>> START Items

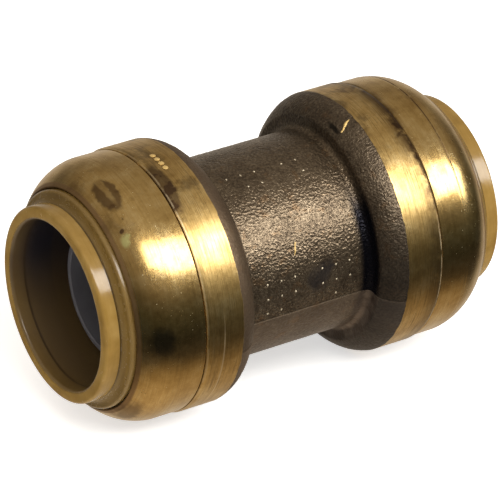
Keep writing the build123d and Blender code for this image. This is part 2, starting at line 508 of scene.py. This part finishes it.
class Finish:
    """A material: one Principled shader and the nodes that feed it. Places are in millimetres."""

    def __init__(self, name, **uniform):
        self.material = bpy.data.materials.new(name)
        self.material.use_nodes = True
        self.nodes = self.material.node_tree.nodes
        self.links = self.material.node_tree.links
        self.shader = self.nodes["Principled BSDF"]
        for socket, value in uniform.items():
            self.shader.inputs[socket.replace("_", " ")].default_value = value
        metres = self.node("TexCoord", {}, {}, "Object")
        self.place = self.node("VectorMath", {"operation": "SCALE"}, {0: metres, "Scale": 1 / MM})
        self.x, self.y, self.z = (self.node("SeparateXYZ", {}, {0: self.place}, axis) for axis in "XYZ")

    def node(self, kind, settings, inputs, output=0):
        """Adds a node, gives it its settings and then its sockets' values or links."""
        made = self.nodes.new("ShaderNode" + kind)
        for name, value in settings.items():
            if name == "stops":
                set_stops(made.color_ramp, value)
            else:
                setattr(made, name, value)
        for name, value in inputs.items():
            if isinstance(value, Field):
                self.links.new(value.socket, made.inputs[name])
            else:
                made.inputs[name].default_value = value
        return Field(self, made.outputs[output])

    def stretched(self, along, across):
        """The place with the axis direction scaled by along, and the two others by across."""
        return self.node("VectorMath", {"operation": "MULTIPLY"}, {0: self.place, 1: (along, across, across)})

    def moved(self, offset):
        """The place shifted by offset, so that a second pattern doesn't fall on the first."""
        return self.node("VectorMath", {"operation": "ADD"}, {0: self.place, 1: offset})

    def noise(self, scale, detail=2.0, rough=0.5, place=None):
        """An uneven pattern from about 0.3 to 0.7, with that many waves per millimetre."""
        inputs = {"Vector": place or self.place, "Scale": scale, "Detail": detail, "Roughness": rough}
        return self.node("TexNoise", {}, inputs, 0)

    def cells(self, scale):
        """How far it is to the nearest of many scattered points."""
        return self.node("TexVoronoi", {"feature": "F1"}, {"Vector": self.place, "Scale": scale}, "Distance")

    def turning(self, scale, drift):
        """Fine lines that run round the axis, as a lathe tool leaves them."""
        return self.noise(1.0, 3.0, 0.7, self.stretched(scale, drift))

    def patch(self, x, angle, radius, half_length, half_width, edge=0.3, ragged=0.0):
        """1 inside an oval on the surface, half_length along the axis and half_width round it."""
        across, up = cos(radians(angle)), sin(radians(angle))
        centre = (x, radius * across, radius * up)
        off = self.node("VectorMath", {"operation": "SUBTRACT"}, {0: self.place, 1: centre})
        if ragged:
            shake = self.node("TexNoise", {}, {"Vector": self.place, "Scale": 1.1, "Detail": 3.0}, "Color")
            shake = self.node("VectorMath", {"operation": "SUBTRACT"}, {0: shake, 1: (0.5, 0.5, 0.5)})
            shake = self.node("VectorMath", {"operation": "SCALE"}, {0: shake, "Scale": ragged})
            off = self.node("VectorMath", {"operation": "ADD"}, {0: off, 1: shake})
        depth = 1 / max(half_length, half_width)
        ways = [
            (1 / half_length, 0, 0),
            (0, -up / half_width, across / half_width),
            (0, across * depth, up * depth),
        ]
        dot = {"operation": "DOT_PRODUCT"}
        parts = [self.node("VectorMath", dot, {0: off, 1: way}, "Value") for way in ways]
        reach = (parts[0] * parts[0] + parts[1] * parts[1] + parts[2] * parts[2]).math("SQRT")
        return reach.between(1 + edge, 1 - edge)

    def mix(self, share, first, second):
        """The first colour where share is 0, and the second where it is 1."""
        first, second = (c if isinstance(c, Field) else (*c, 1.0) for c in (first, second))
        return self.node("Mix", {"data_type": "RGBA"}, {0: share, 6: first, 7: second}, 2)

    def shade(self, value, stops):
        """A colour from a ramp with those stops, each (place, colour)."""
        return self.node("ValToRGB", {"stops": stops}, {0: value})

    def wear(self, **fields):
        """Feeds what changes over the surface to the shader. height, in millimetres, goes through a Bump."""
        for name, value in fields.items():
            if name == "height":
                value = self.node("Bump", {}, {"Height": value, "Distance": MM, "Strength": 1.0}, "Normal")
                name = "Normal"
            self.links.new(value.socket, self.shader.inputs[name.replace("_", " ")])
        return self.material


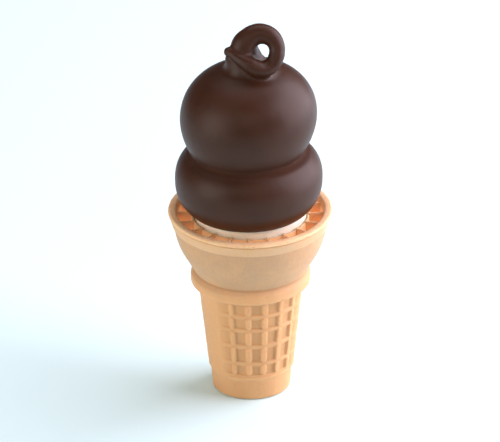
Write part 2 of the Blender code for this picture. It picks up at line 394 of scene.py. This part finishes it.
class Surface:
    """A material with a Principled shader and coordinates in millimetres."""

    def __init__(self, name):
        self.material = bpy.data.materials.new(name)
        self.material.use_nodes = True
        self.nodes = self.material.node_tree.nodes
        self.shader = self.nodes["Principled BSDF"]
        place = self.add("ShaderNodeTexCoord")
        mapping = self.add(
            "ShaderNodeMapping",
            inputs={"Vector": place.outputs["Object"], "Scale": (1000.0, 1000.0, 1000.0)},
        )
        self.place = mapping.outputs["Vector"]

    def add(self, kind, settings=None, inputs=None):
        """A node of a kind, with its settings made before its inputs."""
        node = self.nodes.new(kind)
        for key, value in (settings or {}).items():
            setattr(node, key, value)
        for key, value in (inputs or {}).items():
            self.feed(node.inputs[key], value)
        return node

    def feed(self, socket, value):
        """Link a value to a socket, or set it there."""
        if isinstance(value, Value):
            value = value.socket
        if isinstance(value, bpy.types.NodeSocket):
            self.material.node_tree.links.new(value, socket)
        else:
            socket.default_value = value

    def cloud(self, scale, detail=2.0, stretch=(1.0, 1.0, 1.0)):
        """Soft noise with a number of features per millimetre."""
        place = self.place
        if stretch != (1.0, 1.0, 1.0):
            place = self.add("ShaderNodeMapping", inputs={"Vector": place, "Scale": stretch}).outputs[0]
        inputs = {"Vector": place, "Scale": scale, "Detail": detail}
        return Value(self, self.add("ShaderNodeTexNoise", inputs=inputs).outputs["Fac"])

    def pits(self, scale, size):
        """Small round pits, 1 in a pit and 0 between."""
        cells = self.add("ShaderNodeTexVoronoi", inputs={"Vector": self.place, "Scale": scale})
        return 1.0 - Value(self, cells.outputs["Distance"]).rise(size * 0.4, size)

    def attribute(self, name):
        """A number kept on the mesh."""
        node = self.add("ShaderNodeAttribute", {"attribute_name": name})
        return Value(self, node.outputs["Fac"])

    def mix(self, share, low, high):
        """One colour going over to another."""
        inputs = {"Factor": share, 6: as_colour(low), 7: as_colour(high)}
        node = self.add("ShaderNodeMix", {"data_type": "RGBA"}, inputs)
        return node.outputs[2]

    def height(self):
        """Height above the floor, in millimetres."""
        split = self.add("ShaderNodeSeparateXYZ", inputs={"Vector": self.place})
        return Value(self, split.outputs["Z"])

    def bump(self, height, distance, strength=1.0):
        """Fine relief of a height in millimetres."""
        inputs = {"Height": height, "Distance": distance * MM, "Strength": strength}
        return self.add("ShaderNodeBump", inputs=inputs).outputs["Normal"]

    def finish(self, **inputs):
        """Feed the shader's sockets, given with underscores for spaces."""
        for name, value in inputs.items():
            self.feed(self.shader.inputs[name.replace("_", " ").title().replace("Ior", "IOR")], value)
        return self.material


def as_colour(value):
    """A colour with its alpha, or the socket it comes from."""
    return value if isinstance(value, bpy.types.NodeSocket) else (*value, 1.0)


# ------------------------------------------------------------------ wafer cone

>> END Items

▶ _The task_: Return exactly what appears above, from the first line of the entries to the line with "self.x, self.y, self.z", inclusive.

▶ _Reply_:
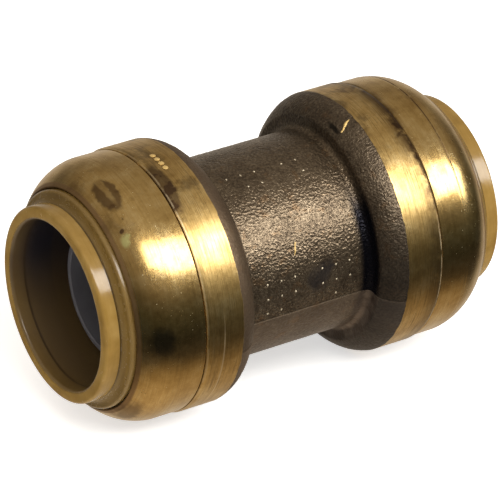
Keep writing the build123d and Blender code for this image. This is part 2, starting at line 508 of scene.py. This part finishes it.
class Finish:
    """A material: one Principled shader and the nodes that feed it. Places are in millimetres."""

    def __init__(self, name, **uniform):
        self.material = bpy.data.materials.new(name)
        self.material.use_nodes = True
        self.nodes = self.material.node_tree.nodes
        self.links = self.material.node_tree.links
        self.shader = self.nodes["Principled BSDF"]
        for socket, value in uniform.items():
            self.shader.inputs[socket.replace("_", " ")].default_value = value
        metres = self.node("TexCoord", {}, {}, "Object")
        self.place = self.node("VectorMath", {"operation": "SCALE"}, {0: metres, "Scale": 1 / MM})
        self.x, self.y, self.z = (self.node("SeparateXYZ", {}, {0: self.place}, axis) for axis in "XYZ")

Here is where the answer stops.